_Task requirements_
Repeat verbatim, and only, the lines of the data below, beginning at the line that contains "Continue the OpenSCAD" and stopping after the line that contains "the folded sheet".

_Entries provided_
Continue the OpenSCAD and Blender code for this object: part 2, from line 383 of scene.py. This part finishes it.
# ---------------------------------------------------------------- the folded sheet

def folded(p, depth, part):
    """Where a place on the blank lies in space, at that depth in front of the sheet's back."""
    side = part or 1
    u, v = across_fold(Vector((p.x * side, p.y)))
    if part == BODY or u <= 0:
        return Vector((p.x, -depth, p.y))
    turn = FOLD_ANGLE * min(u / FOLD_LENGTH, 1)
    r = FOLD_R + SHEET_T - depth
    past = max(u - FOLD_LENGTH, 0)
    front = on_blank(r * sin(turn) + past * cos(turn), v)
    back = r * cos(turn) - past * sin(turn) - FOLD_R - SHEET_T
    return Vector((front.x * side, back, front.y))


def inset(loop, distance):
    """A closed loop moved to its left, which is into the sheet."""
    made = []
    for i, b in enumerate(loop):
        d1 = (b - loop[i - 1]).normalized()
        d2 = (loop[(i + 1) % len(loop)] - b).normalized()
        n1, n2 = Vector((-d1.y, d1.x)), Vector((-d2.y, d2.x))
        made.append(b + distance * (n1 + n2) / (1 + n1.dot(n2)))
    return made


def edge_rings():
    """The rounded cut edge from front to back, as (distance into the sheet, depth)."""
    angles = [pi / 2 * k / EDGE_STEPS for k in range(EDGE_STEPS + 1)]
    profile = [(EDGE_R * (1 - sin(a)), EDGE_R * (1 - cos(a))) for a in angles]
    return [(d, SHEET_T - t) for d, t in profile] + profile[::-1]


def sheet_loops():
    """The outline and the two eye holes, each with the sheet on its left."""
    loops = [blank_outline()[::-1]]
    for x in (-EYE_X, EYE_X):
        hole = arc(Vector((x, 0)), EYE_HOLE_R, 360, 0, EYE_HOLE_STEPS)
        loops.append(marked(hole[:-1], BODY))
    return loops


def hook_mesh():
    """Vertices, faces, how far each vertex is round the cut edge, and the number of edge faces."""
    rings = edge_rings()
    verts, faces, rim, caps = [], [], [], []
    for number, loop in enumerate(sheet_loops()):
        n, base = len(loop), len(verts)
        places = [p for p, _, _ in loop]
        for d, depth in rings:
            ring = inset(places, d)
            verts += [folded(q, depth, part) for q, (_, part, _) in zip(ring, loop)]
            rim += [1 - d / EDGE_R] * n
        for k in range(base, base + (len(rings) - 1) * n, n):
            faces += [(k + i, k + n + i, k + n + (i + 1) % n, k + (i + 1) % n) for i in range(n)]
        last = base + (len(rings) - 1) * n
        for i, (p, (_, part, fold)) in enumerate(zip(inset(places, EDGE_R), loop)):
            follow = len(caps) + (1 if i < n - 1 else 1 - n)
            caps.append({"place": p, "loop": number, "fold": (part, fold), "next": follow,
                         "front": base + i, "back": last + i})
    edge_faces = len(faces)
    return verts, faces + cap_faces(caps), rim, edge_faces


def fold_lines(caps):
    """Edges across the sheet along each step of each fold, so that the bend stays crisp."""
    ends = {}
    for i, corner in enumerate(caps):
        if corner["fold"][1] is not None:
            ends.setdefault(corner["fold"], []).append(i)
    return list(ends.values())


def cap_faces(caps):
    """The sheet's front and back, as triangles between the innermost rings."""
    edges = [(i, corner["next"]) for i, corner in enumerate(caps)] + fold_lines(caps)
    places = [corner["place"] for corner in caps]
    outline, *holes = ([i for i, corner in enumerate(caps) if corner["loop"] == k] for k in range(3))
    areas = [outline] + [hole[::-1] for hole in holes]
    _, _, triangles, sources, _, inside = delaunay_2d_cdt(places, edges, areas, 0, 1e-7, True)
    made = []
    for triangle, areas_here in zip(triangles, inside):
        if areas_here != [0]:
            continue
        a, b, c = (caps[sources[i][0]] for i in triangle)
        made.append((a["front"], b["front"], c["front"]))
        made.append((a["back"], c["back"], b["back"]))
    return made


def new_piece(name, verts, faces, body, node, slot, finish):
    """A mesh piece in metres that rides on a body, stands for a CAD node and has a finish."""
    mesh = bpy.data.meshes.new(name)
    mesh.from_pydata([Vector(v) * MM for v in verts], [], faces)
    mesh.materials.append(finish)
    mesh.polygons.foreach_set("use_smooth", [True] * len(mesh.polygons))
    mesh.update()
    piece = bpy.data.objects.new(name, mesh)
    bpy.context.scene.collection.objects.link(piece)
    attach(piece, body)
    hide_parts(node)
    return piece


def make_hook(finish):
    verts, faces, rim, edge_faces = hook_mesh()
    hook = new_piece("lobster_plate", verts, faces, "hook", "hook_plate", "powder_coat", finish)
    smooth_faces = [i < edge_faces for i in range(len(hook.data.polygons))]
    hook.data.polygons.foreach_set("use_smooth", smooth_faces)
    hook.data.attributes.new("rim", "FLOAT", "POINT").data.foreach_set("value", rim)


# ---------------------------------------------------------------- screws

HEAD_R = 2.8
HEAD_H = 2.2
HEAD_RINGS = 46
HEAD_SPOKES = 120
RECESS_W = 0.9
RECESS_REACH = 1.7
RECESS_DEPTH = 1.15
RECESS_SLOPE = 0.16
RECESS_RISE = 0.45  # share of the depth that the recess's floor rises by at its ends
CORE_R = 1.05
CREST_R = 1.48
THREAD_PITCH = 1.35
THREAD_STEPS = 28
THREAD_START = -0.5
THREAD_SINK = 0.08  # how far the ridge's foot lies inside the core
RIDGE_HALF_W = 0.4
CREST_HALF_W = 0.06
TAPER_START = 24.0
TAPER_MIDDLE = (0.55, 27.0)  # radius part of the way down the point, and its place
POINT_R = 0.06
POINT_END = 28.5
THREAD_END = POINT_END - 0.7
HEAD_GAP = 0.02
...
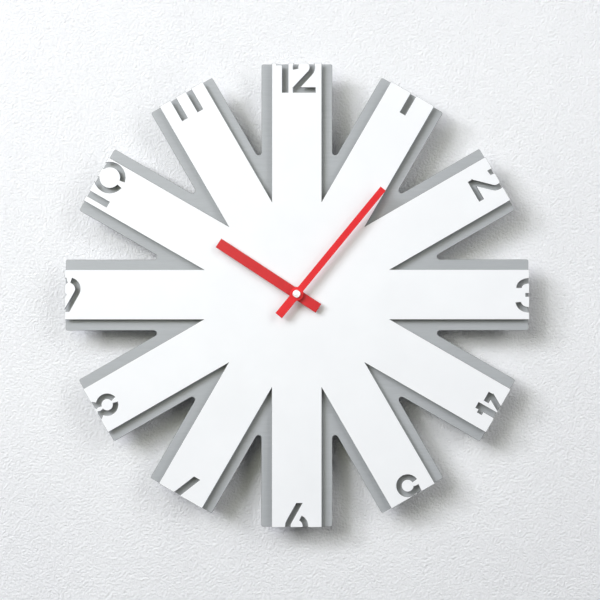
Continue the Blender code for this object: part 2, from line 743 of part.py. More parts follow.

_Solution to the problem_
Continue the OpenSCAD and Blender code for this object: part 2, from line 383 of scene.py. This part finishes it.
# ---------------------------------------------------------------- the folded sheet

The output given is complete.